On the other hand, Mastodon is where I live. That’s where I debate, discuss, post ludicrous shit at three in the morning, whatever. If you follow me on Mastodon, you are following me, the human. Of course, it helps that Mastodon is generally a better place to be a human, because there are actually nice places there. Do I still promote shit on Mastodon? Sure, but only because I care about it as a human and I want to talk about it.

This is what I have settled on as the best balance, at least for now. I still spend 90% of my time logged out of Twitter. I still treat it as an incidental place, not a destination. But I don’t lose access to the audience who follow me. The people who care about the human side of me know where to go if they care so much.

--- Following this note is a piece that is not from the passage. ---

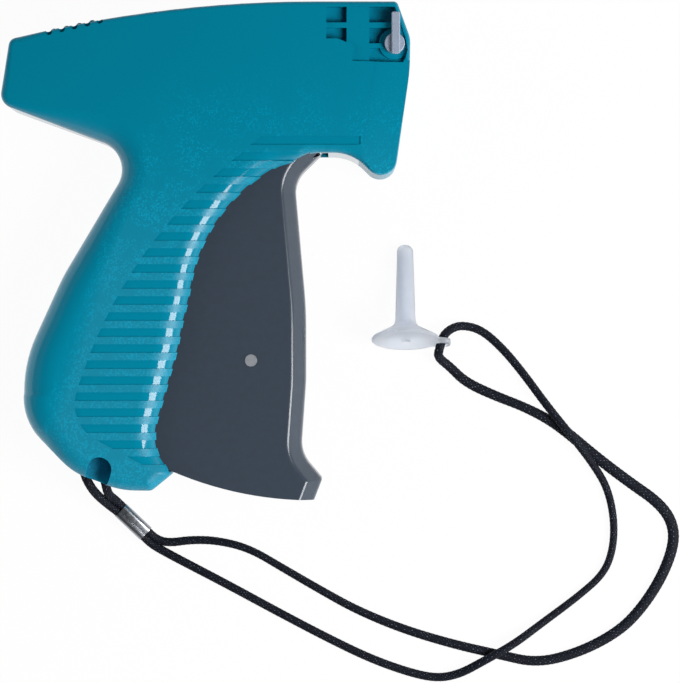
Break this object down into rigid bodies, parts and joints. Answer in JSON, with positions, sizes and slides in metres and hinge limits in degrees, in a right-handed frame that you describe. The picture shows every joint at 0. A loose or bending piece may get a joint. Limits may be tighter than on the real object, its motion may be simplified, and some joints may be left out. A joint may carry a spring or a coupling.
{
  "type": "garment tag attacher",
  "caption": "Pistol-grip garment tag attacher: two-part ribbed housing, swinging trigger with hidden ejector linkage, needle lock lever, and a needle cap tethered by a cord.",
  "frame": {"origin": "on the surface that the tool lies on, under the centre of the tool's own box, with the cord and needle cap left out", "axes": "+X is the way the needle points (muzzle), +Y the top of the tool, +Z out of its right side; the tool lies on its left side at Z = 0"},
  "size_m": [0.2031, 0.204, 0.0303],
  "materials": {
    "teal_plastic": "semi-gloss moulded, lightly speckled",
    "slate_plastic": "satin moulded",
    "pale_plastic": "satin moulded",
    "milky_plastic": "translucent, soft",
    "nylon": "natural nylon",
    "cast_alloy": "as cast",
    "steel": "ground",
    "spring_steel": "drawn wire",
    "zinc_steel": "zinc plated",
    "ferrule_metal": "bright",
    "cord": "braided"
  },
  "bodies": {
    "housing": {"housing_right": "teal_plastic", "housing_left": "teal_plastic", "trigger_pivot_pin": "steel", "trigger_spring": "spring_steel", "lever_pivot_pin": "steel", "lever_bracket": "zinc_steel", "needle_seat": "nylon", "knife_blade": "steel", "clip_guide": "nylon", "feed_wheel_axle": "steel", "detent_spring": "spring_steel", "lanyard_post": "steel", "housing_screws": "zinc_steel", "needle_cap": "milky_plastic", "cord_ferrule": "ferrule_metal", "lanyard_cord": "cord", "lanyard_heel_loop": "cord"},
    "trigger_body": {"trigger": "slate_plastic", "trigger_link_pin": "steel"},
    "lever_body": {"drive_lever": "cast_alloy"},
    "slide_body": {"ejector_slide": "nylon", "slide_drive_pin": "steel", "ejector_rod": "spring_steel"},
    "lock_body": {"needle_lock_lever": "pale_plastic"},
    "wheel_body": {"feed_wheel": "nylon"},
    "pawl_body": {"feed_pawl": "nylon"}
  },
  "joints": [
    {"name": "trigger_swing", "type": "hinge", "parent": "housing", "child": "trigger_body", "pos_m": [0.03185, 0.03163, 0.014], "axis": [0, 0, -1], "range_deg": [0, 20], "stiffness_Nm_per_rad": 1.2, "springref_deg": -14.32, "deforming": ["trigger_spring"]},
    {"name": "lever_swing", "type": "hinge", "parent": "housing", "child": "lever_body", "pos_m": [-0.0015, -0.0015, 0.014], "axis": [0, 0, -1], "range_deg": [0, 41.6]},
    {"name": "slide_travel", "type": "slide", "parent": "housing", "child": "slide_body", "axis": [1, 0, 0], "range_m": [0, 0.0465]},
    {"name": "pawl_lift", "type": "hinge", "parent": "housing", "child": "pawl_body", "pos_m": [0.0457, 0.059, 0.0236], "axis": [-1, 0, 0], "range_deg": [0, 15]},
    {"name": "wheel_turn", "type": "hinge", "parent": "housing", "child": "wheel_body", "pos_m": [0.0457, 0.0645, 0.0203], "axis": [1, 0, 0], "continuous": true, "deforming": ["detent_spring"]},
    {"name": "lock_turn", "type": "hinge", "parent": "housing", "child": "lock_body", "pos_m": [0.0561, 0.06135, 0.028], "axis": [0, 0, 1], "range_deg": [0, 90]}
  ],
  "couplings": [
    {"joint": "lever_swing", "follows": "trigger_swing", "ratio": 2.0723},
    {"joint": "slide_travel", "follows": "trigger_swing", "m_per_rad": 0.13278},
    {"joint": "pawl_lift", "follows": "trigger_swing", "ratio": 0.7}
  ]
}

I must follow this up with a warning that, when you try to use your Twitter audience for notifications and promo, you are yelling 240 characters into an unreliable, unknowable algorithm. You will show up as a small box randomly interspersed and presented to a fraction of the people who told Twitter they want to know about you. Your follower count means nothing, and you should treat your Twitter presence accordingly. I do not expect anything from Twitter. My promotion there is for prospective additional engagement.

Over time, you should build up second or third audiences elsewhere, in places where you can more reliably connect with people who want to follow you. Decide where you want to be, and nurture a new audience. You win when your other audiences are large enough that your Twitter audience isn’t the necessitated centre of your world anymore.

Would I go back?

No. It’s a piece of shit and I don’t need or want it.

I’m not even one of those open source purist types. Genuinely, if it burned down tomorrow, I would not care. I’d maybe notice a new hyperlink in my other feeds. I’d lose access to some of my audience. But I would be totally fine. My life and my audience is not contingent on this company. Not anymore.

Hopefully my very-not-neutral notes could start to point you that way too.